Known Issues

  • BF16 AMP(auto-mixed-precision) runs abnormally with the extension on the AVX2-only machine if the topology contains Conv, Matmul, Linear, and BatchNormalization

  • Runtime extension does not support the scenario that the BS is not divisible by the stream number

  • Incorrect Conv and Linear result if the number of OMP threads is changed at runtime

    The oneDNN memory layout depends on the number of OMP threads, which requires the caller to detect the changes for the # of OMP threads while this release has not implemented it yet.

  • INT8 performance of EfficientNet and DenseNet with Intel® Extension for PyTorch* is slower than that of FP32

  • Low performance with INT8 support for dynamic shapes

    The support for dynamic shapes in Intel® Extension for PyTorch* INT8 integration is still working in progress. For the use cases where the input shapes are dynamic, for example inputs of variable image sizes in an object detection task or of variable sequence lengths in NLP tasks, the Intel® Extension for PyTorch* INT8 path may slow down the model inference. In this case, please utilize stock PyTorch INT8 functionality.

  • Low throughtput with DLRM FP32 Train

    A ‘Sparse Add’ PR is pending on review. The issue will be fixed when the PR is merged.

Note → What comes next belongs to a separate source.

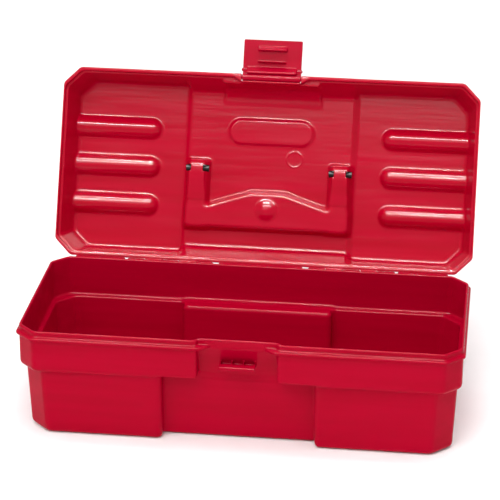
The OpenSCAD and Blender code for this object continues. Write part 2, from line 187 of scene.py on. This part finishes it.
def recess_plan(ax, y):
    """U-shaped outline of the handle recess, in plan."""
    arm = smax(slab(ax, 56.65, 9.85), slab(y, 19.8, 28.4), 4)
    slope = 10.8 / 33.3
    edge = 15.4 + slope * np.clip(ax - 13.5, 0, 33.3)
    cross = smax(smax((edge - y) / math.hypot(1, slope), y - 48.2, 3), ax - 66.5, 5)
    return smin(arm, cross, 3)


def arm_well(ax, y, z, r, half, floor, top):
    """Deep end of an arm channel, rounded about the pivot."""
    block = convex(y, z, [(PIVOT_Y - r, top), (PIVOT_Y - r, PIVOT_Z), (PIVOT_Y, PIVOT_Z - r),
                          (6, PIVOT_Z - r), (24, floor), (24, top)], 0.6)
    return smax(np.minimum(disc(y, z, PIVOT_Y, PIVOT_Z, r), block), slab(ax, ARM_X, half), 1.6)


def finger(ax, y, z, r):
    """Blunt-ended groove or rib at each end of the lid."""
    pitch = 30.6
    v = y - 0.3
    v = v - pitch * np.clip(np.round(v / pitch), -1, 1)
    back = np.maximum(96.8 - ax, 0)
    return np.sqrt(back ** 2 + v ** 2 + (z - ROOF_Z - 2.6) ** 2) - r


def lid_field(x, y, z):
    ax, ay = np.abs(x), np.abs(y)
    t = z - RIM_Z
    belt = ease((BELT_X - ax) / BELT_RAMP)
    belt_in = ease((BELT_X + 0.65 - ax) / BELT_RAMP)
    side_y = 73.4 - 0.185 * (t - 3.3)
    belt_y = 73.5 - 0.38 * (t - 3.3)
    wall = octagon(ax, ay, 164.6 - 0.246 * np.maximum(t - 3.3, 0), side_y + (belt_y - side_y) * belt, 12.5)
    outer = smax(wall, z - TOP_Z + BELT_DROP * belt, 6)
    outer = smax(outer, -finger(ax, y, z, GROOVE_R - WALL), 2)
    lip = smax(octagon(ax, ay, HALF_X - 0.1, HALF_Y, RIM_CORNER, 1.5), t - 2.8, 1.2)
    outer = smin(outer, lip, 0.8)
    outer = smax(outer, -t, 0.4)

    recess_y = run(z, [88, 101.4, 107.2, 112], [-69.5, -69, -62.6, -55.8])
    recess = smax(smax(ax - 36.2, (y - recess_y) * 0.85, 2), 6.6 - t, 1)
    outer = smax(outer, -recess, 2)
    outer = smax(outer, -smax(ax - NOTCH_X, np.maximum(y + 69.5, t - 8), 0.4), 0.3)
    ear = smin(disc(y, z, LATCH_Y, LATCH_Z, EAR_R),
               np.maximum(slab(y, -69.3, 3), slab(z, LATCH_Z, EAR_R)), 0.4)
    outer = smin(outer, smax(smax(ear, slab(ax, 26.55, 2.95), 0.8), -t, 0.4), 0.6)

    side_y = 70.8 - 0.167 * (t - 4)
    belt_y = 70.9 - 0.38 * (t - 4)
    cavity = octagon(ax, ay, 161.8 - 0.226 * (t - 4), side_y + (belt_y - side_y) * belt_in, 12)
    cavity = smax(cavity, z - ROOF_Z + BELT_DROP * belt_in, 3)
    cavity = smax(cavity, 3.9 - t, 0.3)
    cavity = smax(cavity, -finger(ax, y, z, GROOVE_R), 2)
    capsule = np.sqrt(np.maximum(ax - PANEL_X, 0) ** 2 + (y - PANEL_Y) ** 2) - PANEL_R
    panel_roof = ROOF_Z - BELT_DROP
    cavity = smax(cavity, -smax(capsule + 0.5 * (panel_roof - z), panel_roof - 1.9 - z, 1.2), 2.4)
    plan = recess_plan(ax, y)
    cavity = smax(cavity, -smax(plan + 0.3 * (panel_roof - z), PLATE_Z - z, 2.2), 1.2)
    cavity = smax(cavity, -arm_well(ax, y, z, 6.6, 6.4, PLATE_Z + 0.1, TOP_Z), 2)
    dome = np.sqrt(x ** 2 + (y - DOME_Y) ** 2 + (z - PLATE_Z - DOME_RISE) ** 2)
    cavity = smax(cavity, -(dome - DOME_R), 1.5)
    back_y = run(z, [86, 100.8, 105.4, 109.6], [-68, -67.2, -61.6, -54.3])
    cavity = smax(cavity, -smax(ax - 38.2, (y - back_y) * 0.85, 2.5), 2.5)
    ring = np.sqrt((x - GATE_X) ** 2 + (y - GATE_Y) ** 2) - GATE_R
    cavity = cavity + 0.35 * np.exp(-(ring / 0.7) ** 2) * np.exp(-((z - panel_roof) / 2) ** 2)
    front = run(ax, [22.6, 29.2, 29.4], [68.0, 71.9, 80.0])
    lap = smax(octagon(ax, ay, HALF_X - 1.4, HALF_Y - 2.7, 12.6, 2), t - 4.2, 0.6)
    lap = smax(lap, -y - front, 0.6)
    cavity = smin(cavity, lap, 0.8)

    u, v = y - HINGE_Y, z - HINGE_Z
    web = convex(y, z, [(72.8, 82.1), (76.4, 82.1), (77.5, 82.3), (80.2, 82.3), (77.4, 86.7), (72.8, 89.1)])
    knuckle = smax(smin(disc(u, v, 0, 0, BARREL_R), web, 0.8), barrels(ax, (-1, 1)), 0.7)
    outer = smin(outer, knuckle, 0.8)
    solid = smax(outer, -cavity, 1)

    solid = smax(solid, -smax(capsule, TOP_Z - BELT_DROP - 1.7 - z, 0.8), 1)
    solid = smax(solid, -smax(plan + WALL + 0.3 * (panel_roof - z), PLATE_Z + WALL - z, 2.5), 2)
    solid = smax(solid, -arm_well(ax, y, z, 4.8, ARM_W / 2 + 0.7, PLATE_Z + WALL, TOP_Z + 3), 0.8)
    solid = smax(solid, DOME_R - WALL - dome, 1)
    pegs = np.maximum(disc(y, z, PIVOT_Y, PIVOT_Z, PEG_R + PLAY), slab(ax, ARM_X, 11))
    slots = np.maximum(slab(y, PIVOT_Y, PEG_R), slab(z, 99, 5))
    slots = np.maximum(slots, np.minimum(slab(ax, 49.15, 3.15), slab(ax, 64.85, 3.15)))
    solid = smax(solid, -np.minimum(pegs, slots), 0.5)
    latch_bore = np.maximum(disc(y, z, LATCH_Y, LATCH_Z, TRUNNION_R + PLAY), ax - NOTCH_X + 0.2)
    hinge_bore = np.maximum(disc(u, v, 0, 0, PIN_R + PLAY), ax - HINGE_X - 40)
    return np.maximum(np.maximum(solid, -latch_bore), -hinge_bore)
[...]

  • If inference is done with a custom function, conv+bn folding feature of the ipex.optimize() function doesn’t work.

    import torch
    import intel_pytorch_extension as ipex
    
    class Module(torch.nn.Module):
        def __init__(self):
            super(Module, self).__init__()
            self.conv = torch.nn.Conv2d(1, 10, 5, 1)
            self.bn = torch.nn.BatchNorm2d(10)
            self.relu = torch.nn.ReLU()
    
        def forward(self, x):
            x = self.conv(x)
            x = self.bn(x)
            x = self.relu(x)
            return x
    
        def inference(self, x):
            return self.forward(x)
    
    if __name__ == '__main__':
        m = Module()
        m.eval()
        m = ipex.optimize(m, dtype=torch.float32, level="O0")
        d = torch.rand(1, 1, 112, 112)
        with torch.no_grad():
          m.inference(d)
    

    This is PyTorch FX limitation, user can avoid this error by calling m = ipex.optimize(m, level="O0"), which doesn’t apply ipex optimization, or disable conv+bn folding by calling m = ipex.optimize(m, level="O1", conv_bn_folding=False).